Input:
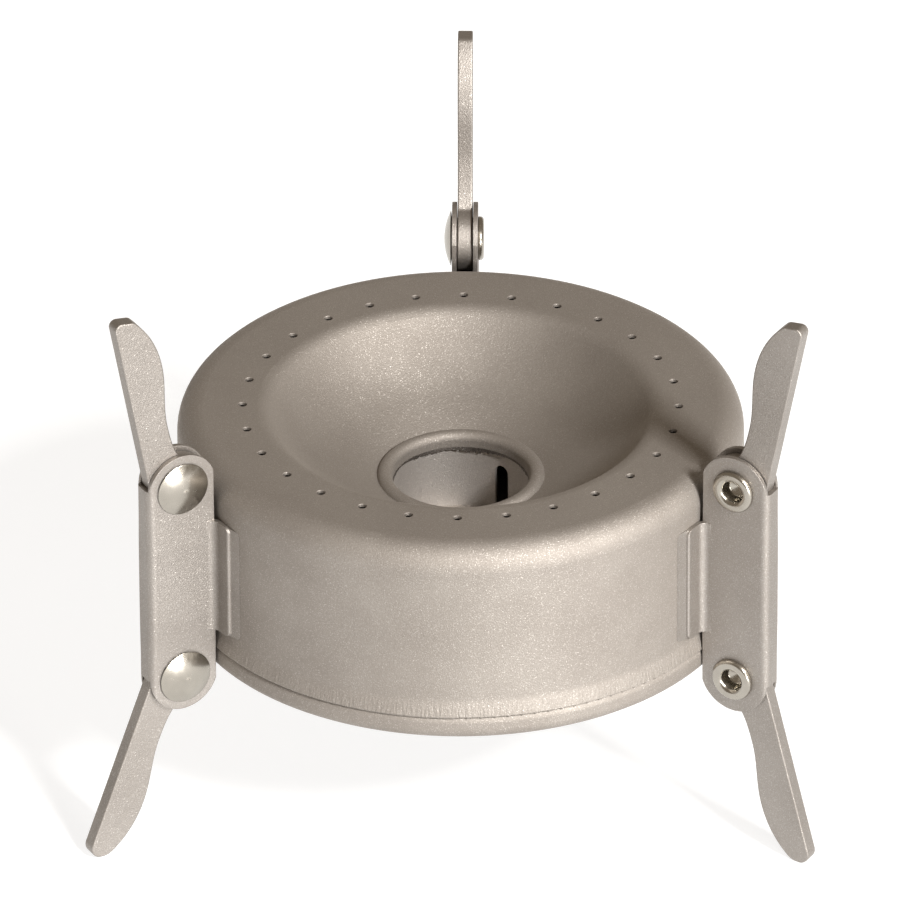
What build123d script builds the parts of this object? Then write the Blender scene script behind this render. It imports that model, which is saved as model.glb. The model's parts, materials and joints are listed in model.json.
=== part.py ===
from build123d import *
import os
from math import asin, cos, degrees, radians, sin, sqrt, tan

# A spirit stove pressed from thin titanium sheet, with three folding pot
# supports and three folding legs.  All sizes are in millimetres.  +Z is up and
# the burner's axis is Z.  The origin is on that axis, in the plane of the flat
# ring under the body.  The stove is modelled open, as it is used.

# ---- Driving dimensions -------------------------------------------------
body_radius = 33.0          # outside of the straight wall
body_height = 25.3          # underside ring to the flat annulus on top
body_sheet = 0.35           # shell, pan and inner tube
bracket_sheet = 0.55
blade_thickness = 1.75      # pot supports and legs
bracket_angles = {"rear": 90, "left": 210, "right": 330}

# ---- Body: shell, dish and filler opening -------------------------------
shoulder_radius = 3.0
dish_radius = 22.7          # where the annulus turns down into the dish
dish_lip_radius = 2.5
dish_upper_slope = 46       # degrees
dish_lower_slope = 28
dish_blend_radius = 25
bead_circle_radius = 8.9    # centre of the rolled bead round the filler
bead_tube_radius = 0.9
bead_depth = 9.6            # centre of the bead below the annulus
flange_depth = 10.4         # lower end of the filler flange
lip_height = 3.0            # lower edge of the shell
lip_flare = 0.4             # the shell's edge is belled by this much
flare_height = 2.1
flare_blend_radius = 2.5

jet_count = 28
jet_circle_radius = 25.37
jet_diameter = 1.05         # at the mouth
jet_throat_diameter = 0.75

# ---- Base pan -----------------------------------------------------------
pan_step_down = 0.1         # the pan's band sits this far inside the shell's lip
pan_shoulder_height = 2.5
pan_joggle_height = 0.8
pan_register_height = 6.3
pan_corner_radius = 1.4
recess_radius_low = 24.9
recess_radius_high = 22.9
plateau_height = 6.7        # floor of the fuel cup
recess_blend_radius = 1.2
nesting_gap = 0.05          # between sheets that nest

# ---- Inner tube ---------------------------------------------------------
tube_gap = 0.02             # radial gap to the filler flange
tube_headroom = 0.15        # tube's top edge below the bead's centre
slot_width = 1.8
slot_height = 6.2
slot_angles = (56, 176, 296)

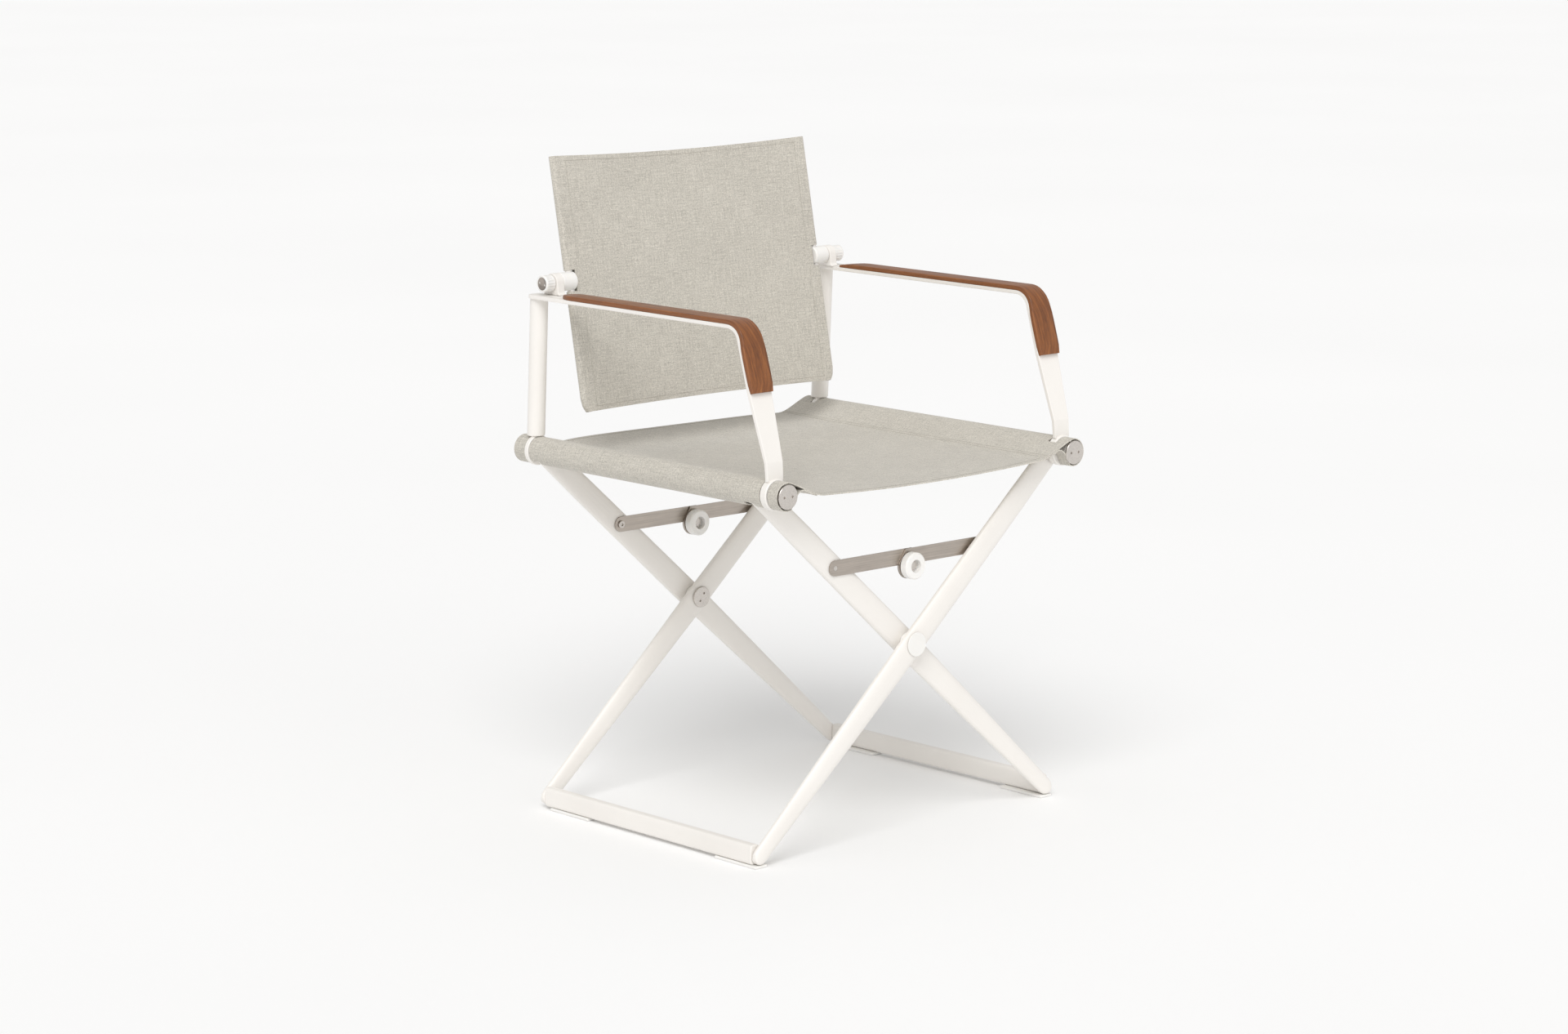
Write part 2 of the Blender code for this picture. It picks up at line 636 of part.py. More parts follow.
def make_link_screw(frame, end, body):
    """The socket screw that pins a link to its leg, or the flush pin of frame A's front link."""
    top = FRAMES[frame]
    bar_face = leg_link_plane(frame, end) + top * (LINK_THICK / 2 + GAP)
    start = Vector((top * PIN_X, bar_face + top * 0.0020, PIN_Z))
    bm = bmesh.new()
    flush = frame == "a" and end == "front"
    profile = [(0, 0.0044), (0.0005, 0.0050), (0.0020, 0.0050), (0.0020, 0.0030), (0.0105, 0.0030)]
    turn(bm, start, (0, -top, 0), [(0.0023, 0.0031), (0.0105, 0.0031)] if flush else profile, 20)
    screw = add_object(f"link_screw_{frame}_{end}", bm, "steel", body)
    if flush:
        return
    socket = bmesh.new()
    turn(socket, start + Vector((0, top * 0.001, 0)), (0, -top, 0), [(0, 0.0024), (0.0024, 0.0024)], 6)
    cut(screw, socket)


def make_knee(end, body):
    """The white knee knob on frame B's link, and the screw that holds it."""
    back = LEG_Y[end] + LEG_THICK / 2 - GAP
    front = back - 0.0120
    bm = bmesh.new()
    bar_y(bm, 0, KNEE_Z, front, back, KNEE_R - 0.0002, 40, 0.0016)
    knob = add_object(f"knee_knob_{end}", bm, "white_plastic", body)
    for low, high, radius in ((front - 0.01, front + 0.0080, 0.0084), (front - 0.02, back + 0.01, 0.0033)):
        hole = bmesh.new()
        bar_y(hole, 0, KNEE_Z, low, high, radius, 24)
        cut(knob, hole)
    screw = bmesh.new()
    profile = [(0, 0.0054), (0.0005, 0.0060), (0.0024, 0.0060), (0.0024, 0.0030), (0.0080, 0.0030)]
    turn(screw, (0, front + 0.0080 - GAP - 0.0024, KNEE_Z), AXIS_Y, profile, 20)
    add_object(f"knee_screw_{end}", screw, "steel", body)


def build():
    clear_scene()
    frame_a = pivot_empty("frame_a_axis", (0, 0, CROSS_Z))
    frames = {"a": frame_a, "b": pivot_empty("frame_b_axis", (0, 0, CROSS_Z), frame_a)}
    for end in ENDS:
        make_crossing(end, frame_a)
    for name, body in frames.items():
        for end in ENDS:
            make_leg(name, end, body)
            make_glide(name, end, body)
            make_link_screw(name, end, body)
            pin = (FRAMES[name] * PIN_X, leg_link_plane(name, end), PIN_Z)
            link_body = pivot_empty(f"stay_{name}_{end}_axis", pin, body)
            make_link(name, end, link_body)
            if name == "b":
                make_knee(end, link_body)
        make_base_rail(name, body)

    for side, frame in (("near", "a"), ("far", "b")):
        sign = SIDES[side]
        side_body = pivot_empty(f"side_{side}_axis", (sign * RAIL_X, 0, RAIL_Z), frames[frame])
        make_seat_rail(side, side_body)
        make_bushes(frame, side, side_body)
        make_strap(side, side_body)
        make_armrest(side, side_body)
        make_post(side, side_body)
        make_lug(side, side_body)
        make_seat_sleeve(side, frame, side_body)

        panel_body = pivot_empty(f"seat_{side}_axis", (sign * SEAM_X, 0, SLING_Z), side_body)
        make_seat_panel(side, panel_body)

        knob_body = pivot_empty(f"knob_{side}_axis", BACK_PIVOT + Vector((sign * 0.25, 0, 0)), side_body)
        make_knob(side, knob_body)
        rod_centre = BACK_PIVOT + Vector((sign * ROD_X, 0, 0))
        rod_body = pivot_empty(f"back_{side}_axis", rod_centre, side_body)
        make_back_rod(side, rod_body)
        sling_body = pivot_empty(f"back_sling_{side}_axis", rod_centre, rod_body)
        make_back_sling(side, sling_body)


build()
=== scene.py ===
"""The looks of the folding director chair: sling fabric, wooden armrests, fluted knobs, stitching and
every finish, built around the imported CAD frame. Metres, +Z up; the sitter faces -Y."""

import json
import math

import bmesh
import bpy
from mathutils import Matrix, Vector


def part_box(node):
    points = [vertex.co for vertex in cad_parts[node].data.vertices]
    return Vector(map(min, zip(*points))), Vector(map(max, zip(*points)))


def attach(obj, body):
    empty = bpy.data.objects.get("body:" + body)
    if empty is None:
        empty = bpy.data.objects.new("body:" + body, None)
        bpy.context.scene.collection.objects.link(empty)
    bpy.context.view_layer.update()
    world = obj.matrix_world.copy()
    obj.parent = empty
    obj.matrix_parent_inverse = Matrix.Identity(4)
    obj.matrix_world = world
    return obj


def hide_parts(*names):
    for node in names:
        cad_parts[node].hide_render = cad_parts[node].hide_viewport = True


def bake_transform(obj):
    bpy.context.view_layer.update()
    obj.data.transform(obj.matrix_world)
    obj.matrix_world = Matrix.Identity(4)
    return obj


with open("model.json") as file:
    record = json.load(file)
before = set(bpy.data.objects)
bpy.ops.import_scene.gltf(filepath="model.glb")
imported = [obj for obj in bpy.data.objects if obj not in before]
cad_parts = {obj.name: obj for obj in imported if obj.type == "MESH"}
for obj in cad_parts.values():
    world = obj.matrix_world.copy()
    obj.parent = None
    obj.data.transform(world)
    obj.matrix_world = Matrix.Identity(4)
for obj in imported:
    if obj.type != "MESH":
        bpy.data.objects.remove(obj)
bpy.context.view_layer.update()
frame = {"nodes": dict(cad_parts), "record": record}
nodes = frame["nodes"]

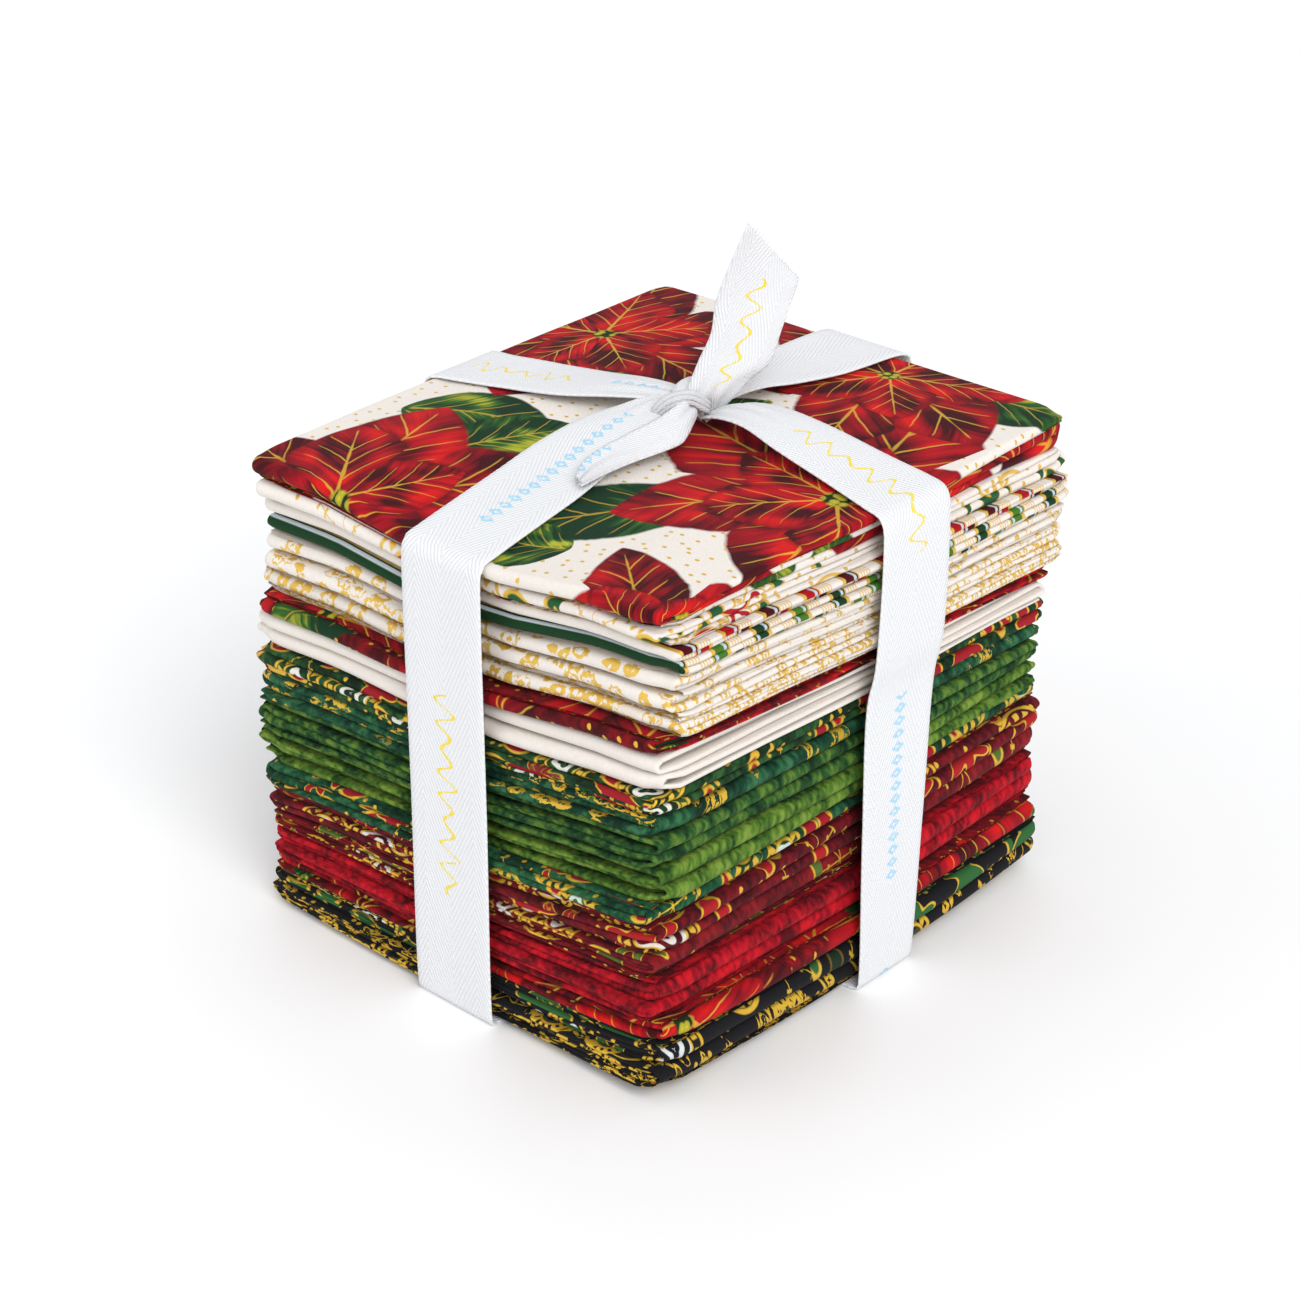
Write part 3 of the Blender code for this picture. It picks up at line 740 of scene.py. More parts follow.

Objective:
Each line of the data is to be duplicated exactly; pictures stay out of the copy.

Answer to the problem:
What build123d script builds the parts of this object? Then write the Blender scene script behind this render. It imports that model, which is saved as model.glb. The model's parts, materials and joints are listed in model.json.
=== part.py ===
from build123d import *
import os
from math import asin, cos, degrees, radians, sin, sqrt, tan

# A spirit stove pressed from thin titanium sheet, with three folding pot
# supports and three folding legs.  All sizes are in millimetres.  +Z is up and
# the burner's axis is Z.  The origin is on that axis, in the plane of the flat
# ring under the body.  The stove is modelled open, as it is used.

# ---- Driving dimensions -------------------------------------------------
body_radius = 33.0          # outside of the straight wall
body_height = 25.3          # underside ring to the flat annulus on top
body_sheet = 0.35           # shell, pan and inner tube
bracket_sheet = 0.55
blade_thickness = 1.75      # pot supports and legs
bracket_angles = {"rear": 90, "left": 210, "right": 330}

# ---- Body: shell, dish and filler opening -------------------------------
shoulder_radius = 3.0
dish_radius = 22.7          # where the annulus turns down into the dish
dish_lip_radius = 2.5
dish_upper_slope = 46       # degrees
dish_lower_slope = 28
dish_blend_radius = 25
bead_circle_radius = 8.9    # centre of the rolled bead round the filler
bead_tube_radius = 0.9
bead_depth = 9.6            # centre of the bead below the annulus
flange_depth = 10.4         # lower end of the filler flange
lip_height = 3.0            # lower edge of the shell
lip_flare = 0.4             # the shell's edge is belled by this much
flare_height = 2.1
flare_blend_radius = 2.5

jet_count = 28
jet_circle_radius = 25.37
jet_diameter = 1.05         # at the mouth
jet_throat_diameter = 0.75

# ---- Base pan -----------------------------------------------------------
pan_step_down = 0.1         # the pan's band sits this far inside the shell's lip
pan_shoulder_height = 2.5
pan_joggle_height = 0.8
pan_register_height = 6.3
pan_corner_radius = 1.4
recess_radius_low = 24.9
recess_radius_high = 22.9
plateau_height = 6.7        # floor of the fuel cup
recess_blend_radius = 1.2
nesting_gap = 0.05          # between sheets that nest

# ---- Inner tube ---------------------------------------------------------
tube_gap = 0.02             # radial gap to the filler flange
tube_headroom = 0.15        # tube's top edge below the bead's centre
slot_width = 1.8
slot_height = 6.2
slot_angles = (56, 176, 296)

Write part 2 of the Blender code for this picture. It picks up at line 636 of part.py. More parts follow.
def make_link_screw(frame, end, body):
    """The socket screw that pins a link to its leg, or the flush pin of frame A's front link."""
    top = FRAMES[frame]
    bar_face = leg_link_plane(frame, end) + top * (LINK_THICK / 2 + GAP)
    start = Vector((top * PIN_X, bar_face + top * 0.0020, PIN_Z))
    bm = bmesh.new()
    flush = frame == "a" and end == "front"
    profile = [(0, 0.0044), (0.0005, 0.0050), (0.0020, 0.0050), (0.0020, 0.0030), (0.0105, 0.0030)]
    turn(bm, start, (0, -top, 0), [(0.0023, 0.0031), (0.0105, 0.0031)] if flush else profile, 20)
    screw = add_object(f"link_screw_{frame}_{end}", bm, "steel", body)
    if flush:
        return
    socket = bmesh.new()
    turn(socket, start + Vector((0, top * 0.001, 0)), (0, -top, 0), [(0, 0.0024), (0.0024, 0.0024)], 6)
    cut(screw, socket)


def make_knee(end, body):
    """The white knee knob on frame B's link, and the screw that holds it."""
    back = LEG_Y[end] + LEG_THICK / 2 - GAP
    front = back - 0.0120
    bm = bmesh.new()
    bar_y(bm, 0, KNEE_Z, front, back, KNEE_R - 0.0002, 40, 0.0016)
    knob = add_object(f"knee_knob_{end}", bm, "white_plastic", body)
    for low, high, radius in ((front - 0.01, front + 0.0080, 0.0084), (front - 0.02, back + 0.01, 0.0033)):
        hole = bmesh.new()
        bar_y(hole, 0, KNEE_Z, low, high, radius, 24)
        cut(knob, hole)
    screw = bmesh.new()
    profile = [(0, 0.0054), (0.0005, 0.0060), (0.0024, 0.0060), (0.0024, 0.0030), (0.0080, 0.0030)]
    turn(screw, (0, front + 0.0080 - GAP - 0.0024, KNEE_Z), AXIS_Y, profile, 20)
    add_object(f"knee_screw_{end}", screw, "steel", body)


def build():
    clear_scene()
    frame_a = pivot_empty("frame_a_axis", (0, 0, CROSS_Z))
    frames = {"a": frame_a, "b": pivot_empty("frame_b_axis", (0, 0, CROSS_Z), frame_a)}
    for end in ENDS:
        make_crossing(end, frame_a)
    for name, body in frames.items():
        for end in ENDS:
            make_leg(name, end, body)
            make_glide(name, end, body)
            make_link_screw(name, end, body)
            pin = (FRAMES[name] * PIN_X, leg_link_plane(name, end), PIN_Z)
            link_body = pivot_empty(f"stay_{name}_{end}_axis", pin, body)
            make_link(name, end, link_body)
            if name == "b":
                make_knee(end, link_body)
        make_base_rail(name, body)

    for side, frame in (("near", "a"), ("far", "b")):
        sign = SIDES[side]
        side_body = pivot_empty(f"side_{side}_axis", (sign * RAIL_X, 0, RAIL_Z), frames[frame])
        make_seat_rail(side, side_body)
        make_bushes(frame, side, side_body)
        make_strap(side, side_body)
        make_armrest(side, side_body)
        make_post(side, side_body)
        make_lug(side, side_body)
        make_seat_sleeve(side, frame, side_body)

        panel_body = pivot_empty(f"seat_{side}_axis", (sign * SEAM_X, 0, SLING_Z), side_body)
        make_seat_panel(side, panel_body)

        knob_body = pivot_empty(f"knob_{side}_axis", BACK_PIVOT + Vector((sign * 0.25, 0, 0)), side_body)
        make_knob(side, knob_body)
        rod_centre = BACK_PIVOT + Vector((sign * ROD_X, 0, 0))
        rod_body = pivot_empty(f"back_{side}_axis", rod_centre, side_body)
        make_back_rod(side, rod_body)
        sling_body = pivot_empty(f"back_sling_{side}_axis", rod_centre, rod_body)
        make_back_sling(side, sling_body)


build()
=== scene.py ===
"""The looks of the folding director chair: sling fabric, wooden armrests, fluted knobs, stitching and
every finish, built around the imported CAD frame. Metres, +Z up; the sitter faces -Y."""

import json
import math

import bmesh
import bpy
from mathutils import Matrix, Vector


def part_box(node):
    points = [vertex.co for vertex in cad_parts[node].data.vertices]
    return Vector(map(min, zip(*points))), Vector(map(max, zip(*points)))


def attach(obj, body):
    empty = bpy.data.objects.get("body:" + body)
    if empty is None:
        empty = bpy.data.objects.new("body:" + body, None)
        bpy.context.scene.collection.objects.link(empty)
    bpy.context.view_layer.update()
    world = obj.matrix_world.copy()
    obj.parent = empty
    obj.matrix_parent_inverse = Matrix.Identity(4)
    obj.matrix_world = world
    return obj


def hide_parts(*names):
    for node in names:
        cad_parts[node].hide_render = cad_parts[node].hide_viewport = True


def bake_transform(obj):
    bpy.context.view_layer.update()
    obj.data.transform(obj.matrix_world)
    obj.matrix_world = Matrix.Identity(4)
    return obj


with open("model.json") as file:
    record = json.load(file)
before = set(bpy.data.objects)
bpy.ops.import_scene.gltf(filepath="model.glb")
imported = [obj for obj in bpy.data.objects if obj not in before]
cad_parts = {obj.name: obj for obj in imported if obj.type == "MESH"}
for obj in cad_parts.values():
    world = obj.matrix_world.copy()
    obj.parent = None
    obj.data.transform(world)
    obj.matrix_world = Matrix.Identity(4)
for obj in imported:
    if obj.type != "MESH":
        bpy.data.objects.remove(obj)
bpy.context.view_layer.update()
frame = {"nodes": dict(cad_parts), "record": record}
nodes = frame["nodes"]

Write part 3 of the Blender code for this picture. It picks up at line 740 of scene.py. More parts follow.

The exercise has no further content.